野尻湖層産のナウマンゾウ化石 Fossil Remains of the Naumann Elephant from the Nojiri-ko Formation

 

 

 

*For a further list of human fossils from the Paleolithic period, see this chart by Keally.

3 responses to “Origins of the Palaeolithic people of Japan

  1. nice work congratulations, here in America we need an intensive archaelogycal development, there is a lot of material lost over land movement from indrustry activities.

  2. Hi,

    You must have such a passion for Japanese history, nice work.

    I have a question for you about a date regarding the pottery sherds discovered in the Fukui Cave, together with microblade stone tools that were radiocarbon dated to 12,000 years ago. Are these Jomon artifacts or random remnants of an unidentified tribe?

    If they are said to be Jomon artifacts, why I wonder does the Britannica put the Jomon culture starting no earlier than the fifth century before the common era while other references claim that it started as far back as ten thousand years? How I wonder does one know which reference to believe…
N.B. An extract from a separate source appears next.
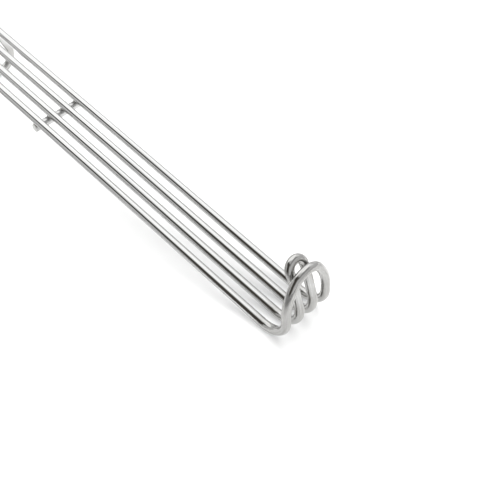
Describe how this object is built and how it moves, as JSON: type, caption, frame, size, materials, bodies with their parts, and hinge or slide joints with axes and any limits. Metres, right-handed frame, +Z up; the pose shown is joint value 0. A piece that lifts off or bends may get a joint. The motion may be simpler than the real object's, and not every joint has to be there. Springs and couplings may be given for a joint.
{
  "type": "test tube holder",
  "caption": "Sloping welded wire rest for a test tube: parallel stainless rails, turned-up loops as an end stop, cross rods below and a bent rear frame with side posts.",
  "frame": {"origin": "on the bench, under the middle of the holder's length and width", "axes": "+X down the slope to the turned-up ends, +Y across the rails, +Z up"},
  "size_m": [0.1844, 0.036, 0.0437],
  "materials": {
    "rail_steel": "polished along the rails, satin on the bends",
    "rod_steel": "satin, with matt cut ends",
    "frame_steel": "satin",
    "weld_metal": "matt, as welded and pickled"
  },
  "bodies": {
    "root": {"outer_rail_wire": "rail_steel", "inner_rail_wire": "rail_steel", "front_cross_rod": "rod_steel", "rear_cross_rod": "rod_steel", "rear_frame_wire": "frame_steel", "front_rod_welds": "weld_metal", "rear_rod_welds": "weld_metal", "frame_welds": "weld_metal"}
  },
  "joints": []
}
    Thank you, and great job once again!,
    Justin.

    • Dating of eras has been a messy affair in Japan – due to extreme conservatism, different methods and goals and confusion over calibrated radiocarbon dates vs. calendar dates… see “Bad Science and the Distortion of History: Radiocarbon Dating in Japanese Archaeology” http://www.t-net.ne.jp/~keally/Reports/sir2004.html by archaeologist Charles Keally for an excellent explanation on the dating confusion. Plus the credibility of archaeological studies in Japan was set back by one of the greatest and most embarrassing hoaxes in history perpetrated by a once respectable Japanese archaeologist Fujimura Shinichi which resulted in all his major discoveries being tainted and having to be re-investigated over again. After the incident, the news media sector turned its back on archaeologists and buried all news articles on archaeological discoveries – the trend seems to have persisted until most recently. The current consensus of the foremost archaeologists and academics on the start of Jomon is currently the same – Junko Habu’s “Ancient Jomon of Japan”‘s initial chapters deal with the evaluation of dates and the pushing back to earlier dates to 16,500 BP due to calibrated radiocarbon dates for both Fukui Cave and Odai Yamamoto pottery finds. Habu also explains that the western scepticism over dates dominated the field of archaeology from the 80s to early 90s because the total error of radiocarbon dates was relatively high then, so that J. archaeologists did not pay attention to radiocarbon dating technology – however, during that period and onwards, calibration radiocarbon technology progressed considerably and eventually became common in Western archaeology. This explains the delay in calibrated radiocarbon dates. What is not in doubt is that Jomon chronology is heavily reliant on pottery technology and classification – Habu in chapter 2: “On the basis of the associated radiocarbon date, the Fukui Cave potsherds were identified not only as the oldest Jomon pottery, but as evidence of pottery made to function as containers in the world”. I do not know why Brittanica is slow to adopt these dates – but I have found that textbooks and encyclopedias generally lag behind the media and academic journal pronouncements and news by anything from a few years to a decade – probably due to the rigours or fact-checking requirements of the research and publishing industry.